Now make term() do its job.
Move the * and / handling out of expression() into term(). expression() loops only on +/-. term() loops only on *// and asks factor() for each operand.
When expression() calls term() for its right operand on 2+3*4, term() sees 3, then *4, and returns 12. Then expression() adds: 2+12 = 14.
check("2+3*4", 14);
check("3*4+2", 14);
check("2*3+4*5", 26);
check("(2+3)*4", 20);
check("100 - 55 * 2", -10);
fn term() i64 {
var val: i64 = factor();
while (cur() == '*' or cur() == '/') {
const op: u8 = cur();
pos += 1; skip();
const right: i64 = factor();
val = switch (op) {
'*' => val * right,
'/' => @divTrunc(val, right),
else => val,
};
}
return val;
}
fn expression() i64 {
var val: i64 = term();
while (cur() == '+' or cur() == '-') {
const op: u8 = cur();
pos += 1; skip();
const right: i64 = term();
val = switch (op) {
'+' => val + right,
'-' => val - right,
else => val,
};
}
return val;
}
Three functions, three precedence layers: expression -> term -> factor.

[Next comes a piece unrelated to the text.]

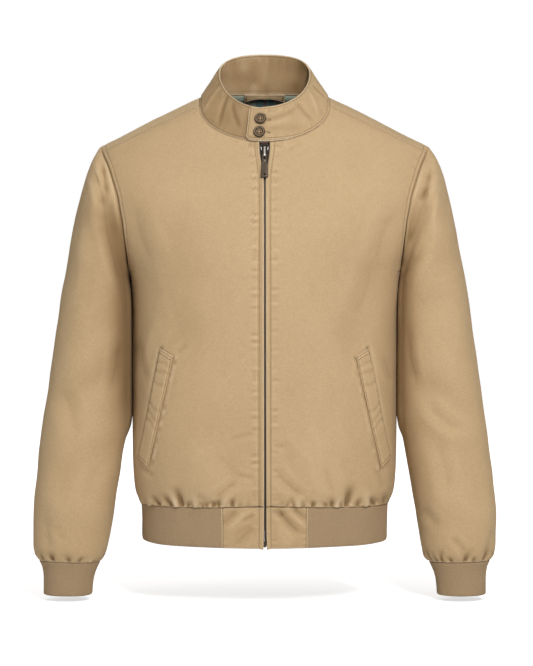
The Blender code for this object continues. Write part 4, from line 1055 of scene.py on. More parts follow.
def makeBack():
    settings = back
    row = rowPlaces(backEnds, 1, 18, settings["fine"], settings["coarse"], settings["nearEdge"])
    row = np.concatenate([row, 18 + np.linspace(0, 1, 9)[1:]])
    shares = gradedShares(2 * 215, settings["fine"], settings["coarse"], settings["nearEdge"])
    shares = 2 * shares[shares >= 0.4999] - 1
    shares[0] = 0
    base = rowsAcross(*backEnds(np.minimum(row, 18)), 1, shares)
    # the last rows pass over the ridge to the forward shoulder seam
    turn, z = neckFrontPlace(np.array([math.pi / 2]))
    outer = armholePlace(-1, np.array([shoulderSplit]))
    seam = rowsAcross((turn, z), outer, -1, shares)[0]
    ridgeRow = int(np.searchsorted(row, 18))
    for i in range(ridgeRow + 1, len(row)):
        t = row[i] - 18
        bulge = np.array([0.0, 0.0, 1.0]) * 4 * t * (1 - t) * 1.2
        base[i] = between(base[ridgeRow], seam, t) + bulge
    normals = gridNormals(base, -1)
    base = np.concatenate([mirrored(base[:, ::-1]), base], 1)
    normals = np.concatenate([mirrored(normals[:, ::-1]), normals], 1)
    x, z = base[..., 0], base[..., 2]
    under, neckRow, wide = int(np.searchsorted(row, 8)), int(np.searchsorted(row, 13)), base.shape[1] // 2
    normals[: neckRow + 1, wide - 1 : wide + 1, 0] = 0
    away, along = {}, {}
    lines = {
        "neck": np.concatenate([base[:neckRow:-1, wide - 1], base[neckRow:, wide]]),
        "hem": base[0], "shoulder": base[-1],
        "armholeLeft": base[under:, -1], "armholeRight": base[under:, 0],
        "sideLeft": base[: under + 1, -1], "sideRight": base[: under + 1, 0],
    }
    for key, line in lines.items():
        away[key], along[key] = nearLine(base, line)
    away["armhole"] = np.minimum(away["armholeLeft"], away["armholeRight"])
    away["side"] = np.minimum(away["sideLeft"], away["sideRight"])
    along["armhole"] = np.where(x > 0, along["armholeLeft"], along["armholeRight"] + 400)
    seams = [(away["neck"], 14), (away["armhole"], 14), (away["side"], 26), (away["shoulder"], 14)]
    height = panelRelief(base, x, z, seams, settings["folds"], settings["creases"], 41)
    loose = looseGathers(360, 12, (12, 40), (3.5, 7), (0.5, 2.2), 47)
    loose += looseGathers(360, 7, (8, 18), (2.5, 4), (0.2, 0.7), 53)
    lift = gathers(x + 180, away["hem"], loose) * smooth((180 - np.abs(x)) / 14)
    height += np.where(lift > 0, lift, lift * smooth(away["hem"] / 3.5 + 0.25))
    for key, reach, deep, size in settings["puckers"]:
        height += deep * ripple(along[key], size, 59 + len(key)) * bell(away[key], reach, reach * 0.45)
    for key, at, deep in settings["grooves"]:
        height -= deep * bell(away[key], at, 1.1)
    for key in ("neck", "armhole", "side", "hem", "shoulder"):
        height -= 0.8 * (1 - smooth(away[key] / 2.0))
    points = base + normals * height[..., None]
    rows = np.unique(np.concatenate([np.arange(2, neckRow, 3), np.arange(neckRow, len(row) - 6, 3)]))
    columns = np.concatenate([np.arange(wide - 1, 2, -3)[::-1], np.arange(wide, 2 * wide - 3, 3)])
    lining = (points - normals * 2.3)[rows][:, columns]
    liningOpened = (len(columns) // 2 - 1, int(np.searchsorted(rows, neckRow)))
    points = pulledIn(points, first=0.2, last=0.2, start=0.15, end=0.15)
    tree = treeOf(points)
    for line, inner, distance in (
        (points[under:, -1], points[under:, -9], 6.2), (points[under:, 0], points[under:, 8], 6.2),
        (points[-1, wide:], points[-6, wide:], 3.6), (points[-1, :wide], points[-6, :wide], 3.6),
        (points[neckRow + 2 :, wide], points[neckRow + 2 :, wide + 7], 1.7),
        (points[neckRow + 2 :, wide - 1], points[neckRow + 2 :, wide - 8], 1.7),
    ):
        seamStitches("back", tree, line, inner, distance, -1)
    # painted shade in its hollows; its raised puckers pale
    piece = clothPiece("backPanel", points, -1, settings["wall"], shellCloth,
                       edge=away["hem"], shadeAndFade=shadeAndFadeBy(height), opened=(wide - 1, neckRow))
    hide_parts("back")
    cutOf(base)
    inside = clothPiece("backLining", lining, -1, 1.0, checkLining, opened=liningOpened)
    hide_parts("lining_back")
    cutOf(lining)


makeBack()
print("back and lining made")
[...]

Each layer loops on its own operators and asks the next-tighter layer for operands. Operands come back fully resolved. Recursion does the rest.
This is recursive descent. To add another precedence level (say, ^ for power between term and factor), you insert one more function in the chain. Comparison operators come next; they slot in as a layer above expression.